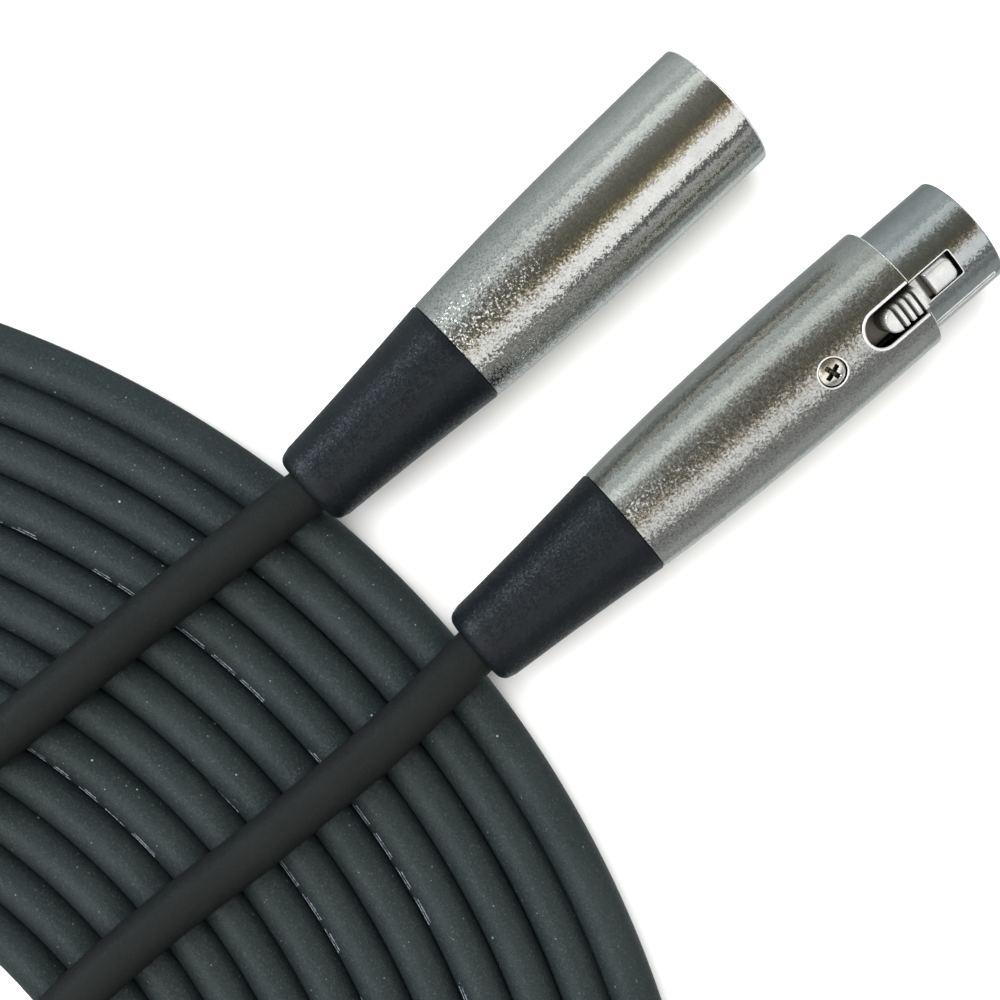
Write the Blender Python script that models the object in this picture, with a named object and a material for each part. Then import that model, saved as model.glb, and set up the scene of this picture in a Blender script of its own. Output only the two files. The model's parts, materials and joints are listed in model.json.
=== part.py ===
"""Microphone cable wound as a flat one-layer coil, with its male and female round connectors.

The origin is on the surface that the coil lies on, under the middle of the bounding box. +Z is
up, and +Y is the way the two connectors point. Blender's unit is the metre. The sizes below are
in millimetres, and every builder function multiplies them by MM.
"""

import math

import bmesh
import bpy
from mathutils import Vector

MM = 0.001

# Cable and coil
CABLE_DIAMETER = 6.8
CABLE_RADIUS = CABLE_DIAMETER / 2
COIL_TURNS = 12
COIL_PITCH = 6.4
COIL_OUTER_RADIUS = 149.5
COIL_INNER_RADIUS = COIL_OUTER_RADIUS - COIL_TURNS * COIL_PITCH
COIL_SIDES = 72
LEAD_SPACING = 2 * CABLE_DIAMETER
NEIGHBOUR_GAP = 0.3

# Hook-and-loop ties round the coil's section
TIE_WIDTH = 16.0
TIE_THICKNESS = 1.2
TIE_ANGLES = (20.0, 165.0)

# Connectors: where the boot's back end is, seen from the coil's centre, and which way it points
MALE_BACK = (-24.2, 148.3)
MALE_YAW = 1.27
MALE_ROLL = 150.0
FEMALE_BACK = (6.7, 150.65)
FEMALE_YAW = -1.24
FEMALE_ROLL = 17.5

# Both connectors, along their own Y axis from the boot's back end
BOOT_BACK_RADIUS = 5.9
BOOT_SLOPE = 0.085
BOOT_BORE = 3.8
BOOT_MOUTH_RADIUS = 4.2
BOOT_MOUTH_DEPTH = 6
SPIGOT_RADIUS = 6.7
SPIGOT_LENGTH = 3.6
CHAMBER_RADIUS = 7.1
CLAMP_BACK = 31.0
CLAMP_LENGTH = 3.0
CLAMP_BORE = 3.7
CLAMP_SCREW_OFFSET = 5.75
JACKET_END = 35.0
CONTACT_CIRCLE = 3.8
CONTACT_ANGLES = (30.0, 150.0, 270.0)
CORE_RADIUS = 0.6
CORE_COLOURS = {
    "core_hot": (0.55, 0.03, 0.03),
    "core_cold": (0.75, 0.75, 0.72),
    "drain_wire": (0.60, 0.33, 0.20),
}

# Male connector
MALE_SHELL_BACK = 27.5
MALE_LENGTH = 75.5
MALE_RIM_RADIUS = 9.7
MALE_CAVITY_RADIUS = 8.25
MALE_CAVITY_BACK = 46.0
MALE_INSERT_FACE = 59.6
MALE_SCREW_Y = 53.0
PIN_RADIUS = 1.2
PIN_TIP = 74.7

# Female connector
FEMALE_SHELL_BACK = 26.6
SHOULDER = 74.4
FEMALE_LENGTH = 86.4
FEMALE_SHELL_RADIUS = 9.53
FEMALE_SHELL_BORE = 8.3
NOSE_RADIUS = 8.0
NOSE_BORE = 7.1
NOSE_BACK = 57.0
FEMALE_INSERT_RADIUS = 6.8
FEMALE_INSERT_FACE = 85.8
FEMALE_SCREW_Y = 59.2
SCREW_HEAD_RADIUS = 1.75

# Latch: a lever in the female connector, hinged on a cross pin
PIVOT = (64.0, 5.6)
PIVOT_PIN_RADIUS = 0.5
LEVER_HALF_WIDTH = 1.7
LEVER_BOTTOM = 6.3
LEVER_TOP = 7.1
BUTTON_BACK = 67.9
BUTTON_FRONT = 74.2
BUTTON_TOP = 10.4
BUTTON_HALF_WIDTH = 1.9
BUTTON_GROOVES = 4
GROOVE_PITCH = 1.08
BRIDGE_FRONT = 75.4
CATCH_BACK = 76.5
CATCH_FRONT = 80.8
CATCH_TOP = 8.45
SHELL_SLOT_WIDTH = 5.4
SHELL_SLOT_BACK = 65.2
NOSE_SLOT_WIDTH = 4.05
NOSE_SLOT = (61.9, 81.2)
CHANNEL_WIDTH = 4.3
CHANNEL_FLOOR = 4.1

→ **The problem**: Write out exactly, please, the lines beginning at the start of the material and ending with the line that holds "FEMALE_ROLL = 17.5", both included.

→ **Written reply**:
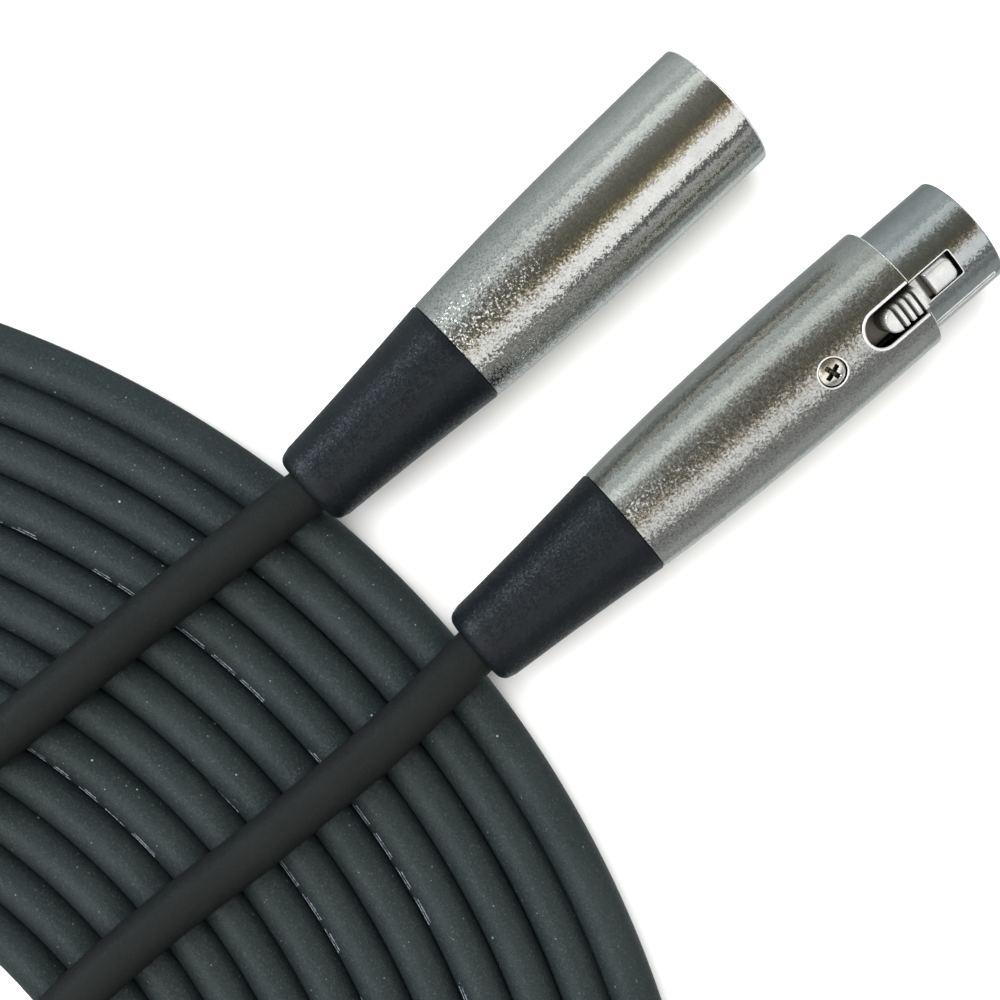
Write the Blender Python script that models the object in this picture, with a named object and a material for each part. Then import that model, saved as model.glb, and set up the scene of this picture in a Blender script of its own. Output only the two files. The model's parts, materials and joints are listed in model.json.
=== part.py ===
"""Microphone cable wound as a flat one-layer coil, with its male and female round connectors.

The origin is on the surface that the coil lies on, under the middle of the bounding box. +Z is
up, and +Y is the way the two connectors point. Blender's unit is the metre. The sizes below are
in millimetres, and every builder function multiplies them by MM.
"""

import math

import bmesh
import bpy
from mathutils import Vector

MM = 0.001

# Cable and coil
CABLE_DIAMETER = 6.8
CABLE_RADIUS = CABLE_DIAMETER / 2
COIL_TURNS = 12
COIL_PITCH = 6.4
COIL_OUTER_RADIUS = 149.5
COIL_INNER_RADIUS = COIL_OUTER_RADIUS - COIL_TURNS * COIL_PITCH
COIL_SIDES = 72
LEAD_SPACING = 2 * CABLE_DIAMETER
NEIGHBOUR_GAP = 0.3

# Hook-and-loop ties round the coil's section
TIE_WIDTH = 16.0
TIE_THICKNESS = 1.2
TIE_ANGLES = (20.0, 165.0)

# Connectors: where the boot's back end is, seen from the coil's centre, and which way it points
MALE_BACK = (-24.2, 148.3)
MALE_YAW = 1.27
MALE_ROLL = 150.0
FEMALE_BACK = (6.7, 150.65)
FEMALE_YAW = -1.24
FEMALE_ROLL = 17.5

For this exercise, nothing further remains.